The government’s school inspection agency suggested there was no link between school efforts to tackle obesity and pupils’ weight after comparing 60 primary schools across England.

Ofsted’s chief inspector Amanda Spielman said: “We should not imagine that schools alone can have a direct and measurable impact on children’s weight. There are too many factors beyond the school gate that make this impossible for them to control.”

She continued: “Individual school-level actions, like having a nominated lead for obesity or having an on-site kitchen, are not likely in themselves to make a significant difference to children’s weight.”

The report was criticized by child obesity campaign groups, and even some of its own advisory panel members.

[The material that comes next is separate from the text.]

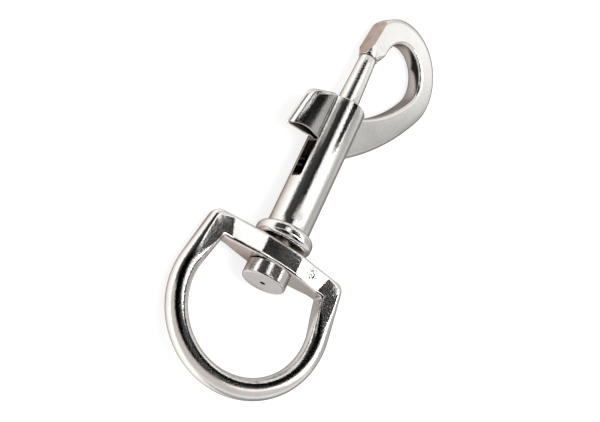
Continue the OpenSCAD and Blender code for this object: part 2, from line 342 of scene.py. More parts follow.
castNickel = nickel("castNickel", nickelFinish)
eyeNickel = nickel("eyeNickel", nickelFinish, crossbarPits)
studNickel = nickel("studNickel", dict(nickelFinish, roughLow=0.08, roughHigh=0.16, waveDepth=0.000003))
springSteel = nickel("springSteel", dict(
    nickelFinish, color=(0.14, 0.13, 0.12), shade=(0.08, 0.07, 0.06),
    roughLow=0.25, roughHigh=0.4, waveDepth=0.000002))
# a near-black nickel that paints the shade in hollows: the bore, the stud's pit, the bolt inside the
# barrel and the lever's hollow
paintedShadeNickel = nickel("paintedShadeNickel", dict(
    nickelFinish, color=(0.07, 0.06, 0.05), shade=(0.03, 0.025, 0.02),
    roughLow=0.4, roughHigh=0.6))
# a duller tan nickel; on the nose flat the tan is a painted reflection of a warm tone
dullTanNickel = nickel("dullTanNickel", dict(
    nickelFinish, color=(0.50, 0.41, 0.37), shade=(0.40, 0.31, 0.27),
    roughLow=0.22, roughHigh=0.34, cloudScale=420.0))
lipNickel = nickel("lipNickel", dict(
    nickelFinish, metal=0.4, color=(0.85, 0.83, 0.80), shade=(0.80, 0.78, 0.75),
    roughLow=0.3, roughHigh=0.4))
print("finishes made")


smoothing = {
    "sharpAngle": 35,
    "normalWeight": 60,
}


def finishPiece(made, matrix, body, material, replaced=(), inside=None, dullTan=None):
    # inside chooses the faces that lie in shade, which get painted shade; the second test chooses the
    # faces given a duller tan, which on the nose flat is a painted reflection
    paintedShadeFaces = [poly.index for poly in made.data.polygons if inside and inside(poly.center)]
    dullTanFaces = [poly.index for poly in made.data.polygons if dullTan and dullTan(poly.center, poly.normal)]
    made.data.transform(matrix)
    for poly in made.data.polygons:
        poly.use_smooth = True
    made.data.set_sharp_from_angle(angle=radians(smoothing["sharpAngle"]))
    weighted = made.modifiers.new("Weighted Normal", "WEIGHTED_NORMAL")
    weighted.keep_sharp = True
    weighted.weight = smoothing["normalWeight"]
    if not made.data.materials:
        made.data.materials.append(material)
    for chosen, other in ((paintedShadeFaces, paintedShadeNickel), (dullTanFaces, dullTanNickel)):
        if chosen:
            made.data.materials.append(other)
        for index in chosen:
            made.data.polygons[index].material_index = len(made.data.materials) - 1
    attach(made, body)
    if replaced:
        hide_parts(*replaced)
    print("piece", made.name, len(made.data.polygons), "faces")


hook = {
    "bowCentre": (8.9, 48.4),
    "bowRadius": 8.9,
    "barWidth": 5.4,
    "barThick": 3.9,
    "outerRound": 1.9,
    "innerRound": 0.8,
    "noseEdge": 0.6,  # the outer edges are crisper near the nose
    "edgeFrom": 0.1,  # shares of the bow over which they turn round
    "edgeRun": 0.35,
    "armFrom": 25,  # degrees below the bow's side where the outer edge leaves it
    "armRadius": 63,
    "webFrom": 26,  # and where the inner edge does
    "webRadius": 34,
    "rootX": 3.65,  # both edges end inside the barrel's wall
    "noseZ": 45.7,
    "noseWidth": 4.3,
    "noseThinning": 0.05,  # how much less its half thickness is than its half width
    "flatDistance": 1.95,
    "flatLean": 6.5,
    "flatFacing": 0.97,  # the faces of the flat that get the duller tan, a painted reflection: how squarely they face, and from how far out
    "flatFrom": 0.8,
    "socketRadius": 1.7,
    "socketDepth": 0.9,
}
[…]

Sustain’s Children’s Food Campaign co-ordinator Barbara Crowther quipped in response that they were putting Ofsted itself into “special measures” following their report.

“This is a hugely disappointing response to the Government’s recently stated ambitious aim to halve child obesity by 2030. No-one expects schools to provide a ‘silver bullet’ or any other kind of responsibility-dodging cliché, but it is very clear that schools have a hugely important role to play.

"Ofsted has a clear role to play in providing visionary leadership and empowering effective frameworks for benchmarking progress and sharing good practice on making schools healthy food zones, but instead it seems to be offering platitudes and excuses.  

“Right now, we’re putting Ofsted’s commitment to play its part in the Government’s Childhood Obesity Plan Chapter Two into Special Measures.”